+++ Material provided +++
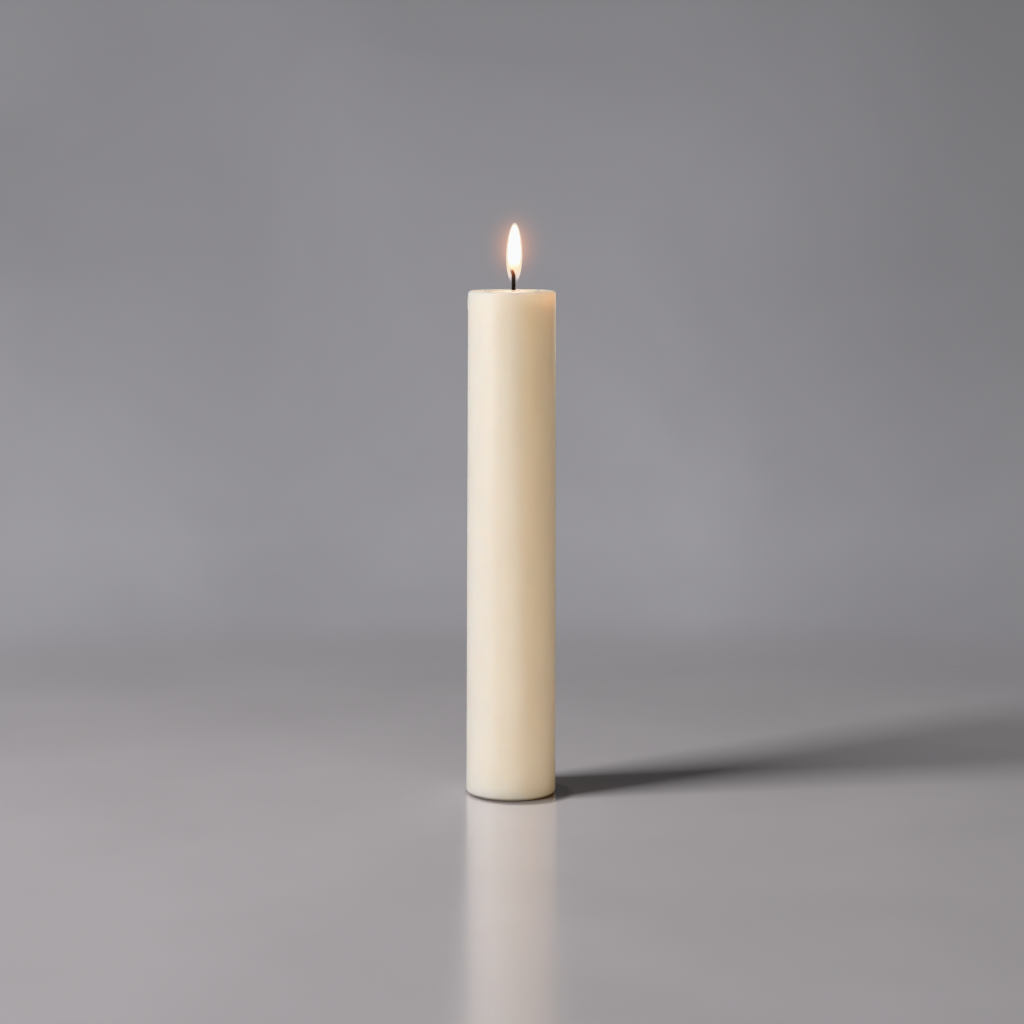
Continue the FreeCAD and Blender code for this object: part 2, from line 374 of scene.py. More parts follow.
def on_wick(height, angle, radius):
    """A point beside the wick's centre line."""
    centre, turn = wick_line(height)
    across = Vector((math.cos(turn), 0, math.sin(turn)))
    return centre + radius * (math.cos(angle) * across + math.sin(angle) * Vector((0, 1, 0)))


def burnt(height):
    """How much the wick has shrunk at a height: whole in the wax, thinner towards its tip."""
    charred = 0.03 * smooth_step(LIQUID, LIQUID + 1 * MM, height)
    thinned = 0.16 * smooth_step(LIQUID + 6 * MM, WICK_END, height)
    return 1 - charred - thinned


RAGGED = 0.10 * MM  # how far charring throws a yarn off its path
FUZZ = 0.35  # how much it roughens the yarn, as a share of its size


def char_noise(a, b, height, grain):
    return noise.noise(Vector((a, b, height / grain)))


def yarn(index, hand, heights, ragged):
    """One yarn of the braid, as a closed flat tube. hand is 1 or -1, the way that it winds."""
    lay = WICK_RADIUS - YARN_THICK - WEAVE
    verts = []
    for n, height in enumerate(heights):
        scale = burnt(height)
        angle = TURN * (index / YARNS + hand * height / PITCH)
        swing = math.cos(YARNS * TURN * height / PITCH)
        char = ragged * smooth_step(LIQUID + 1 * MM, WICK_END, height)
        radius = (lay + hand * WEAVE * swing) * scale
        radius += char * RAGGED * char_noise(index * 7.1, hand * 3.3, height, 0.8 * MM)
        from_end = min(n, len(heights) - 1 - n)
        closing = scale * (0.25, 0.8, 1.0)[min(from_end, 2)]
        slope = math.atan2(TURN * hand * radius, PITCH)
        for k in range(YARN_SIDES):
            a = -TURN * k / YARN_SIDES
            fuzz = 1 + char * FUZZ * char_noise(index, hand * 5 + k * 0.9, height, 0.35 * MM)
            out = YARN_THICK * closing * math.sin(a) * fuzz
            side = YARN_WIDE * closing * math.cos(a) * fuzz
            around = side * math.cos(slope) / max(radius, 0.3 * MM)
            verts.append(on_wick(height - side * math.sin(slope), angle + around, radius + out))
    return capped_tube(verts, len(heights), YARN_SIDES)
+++
_Exercise task_
Give back exactly the material above from its opening line to the line bearing "return noise.noise(Vector((a, b, height".

_The answer_
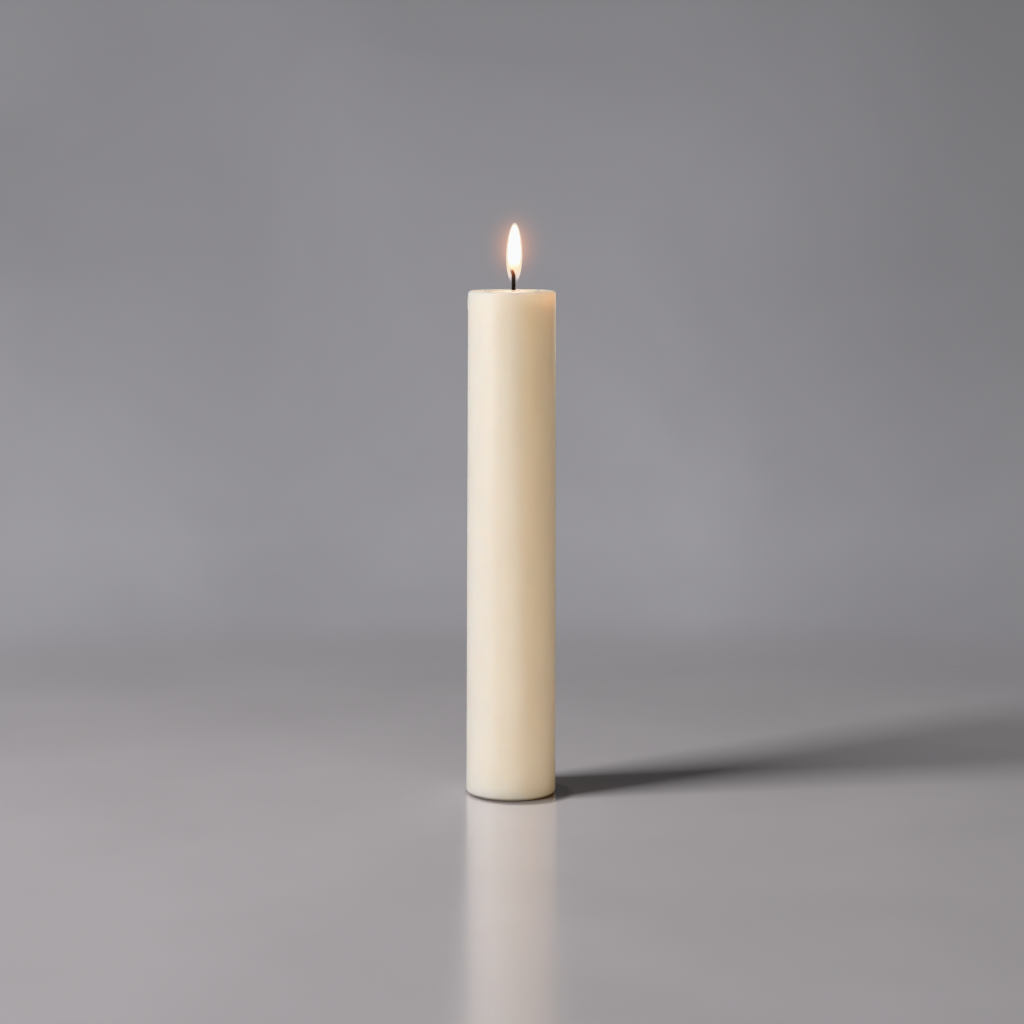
Continue the FreeCAD and Blender code for this object: part 2, from line 374 of scene.py. More parts follow.
def on_wick(height, angle, radius):
    """A point beside the wick's centre line."""
    centre, turn = wick_line(height)
    across = Vector((math.cos(turn), 0, math.sin(turn)))
    return centre + radius * (math.cos(angle) * across + math.sin(angle) * Vector((0, 1, 0)))


def burnt(height):
    """How much the wick has shrunk at a height: whole in the wax, thinner towards its tip."""
    charred = 0.03 * smooth_step(LIQUID, LIQUID + 1 * MM, height)
    thinned = 0.16 * smooth_step(LIQUID + 6 * MM, WICK_END, height)
    return 1 - charred - thinned


RAGGED = 0.10 * MM  # how far charring throws a yarn off its path
FUZZ = 0.35  # how much it roughens the yarn, as a share of its size


def char_noise(a, b, height, grain):
    return noise.noise(Vector((a, b, height / grain)))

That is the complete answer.